Amy Myers’ and Sandy Winters’ work straddles the visual distance between these artists and the more delicate and restrained work of Baldauf, Lee and Niewald, all of whom share that first gallery.

JCCC professor Larry Thomas’ mixed media on canvas work, “The Problem With Curiosity,” is one of the few recognizable images. A swirling vortex containing snakes, feathers and other things destabilizes the painting’s elements, suggesting chaos.

Side by side with Lauren Mabry’s earthenware cylinder, whose surface is beautifully articulated with glazes, and Nate Fors’ carnivalesque and vividly green sculptural painting, Thomas’ work seems to tether the three together.

Hartman’s juxtaposition of Kansas City Art Institute alumni Stanley Whitney with younger artists Sprecher, Grant Miller, Kent Michael Smith and Matt Wycoff resonates with stylistic linkages that collapse time and distance.

Despite their varied media, generational differences and range of material application, the exhibition artists are linked through their devotion to systems of discovery and, of course, their Kansas City connections. Personal narrative, chaos, metaphysical ideas of the sublime and pure formal processes are the schema through which each artist deploys his or her own sense of self and place.

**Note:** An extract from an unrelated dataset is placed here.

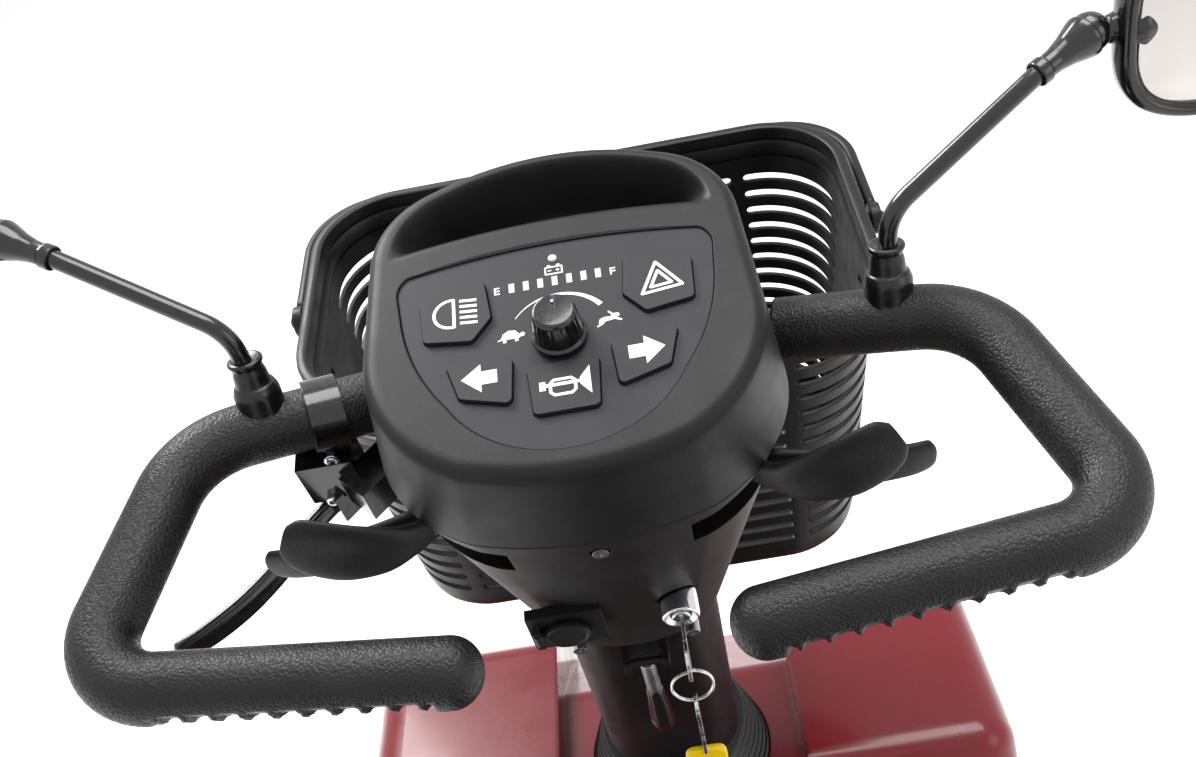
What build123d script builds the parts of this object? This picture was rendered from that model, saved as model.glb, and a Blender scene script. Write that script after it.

The exhibition is a vital tribute to 30 years of collecting and identifies the museum as Kansas City’s most essential institution devoted to Kansas City artists’ significant accomplishments.

Hartman concludes, “I walk through the galleries, look at the individual works of art, can see how each work fits into each artist’s body of work, and think, this is what it’s all about.”

As love letters go, it’s one of the best.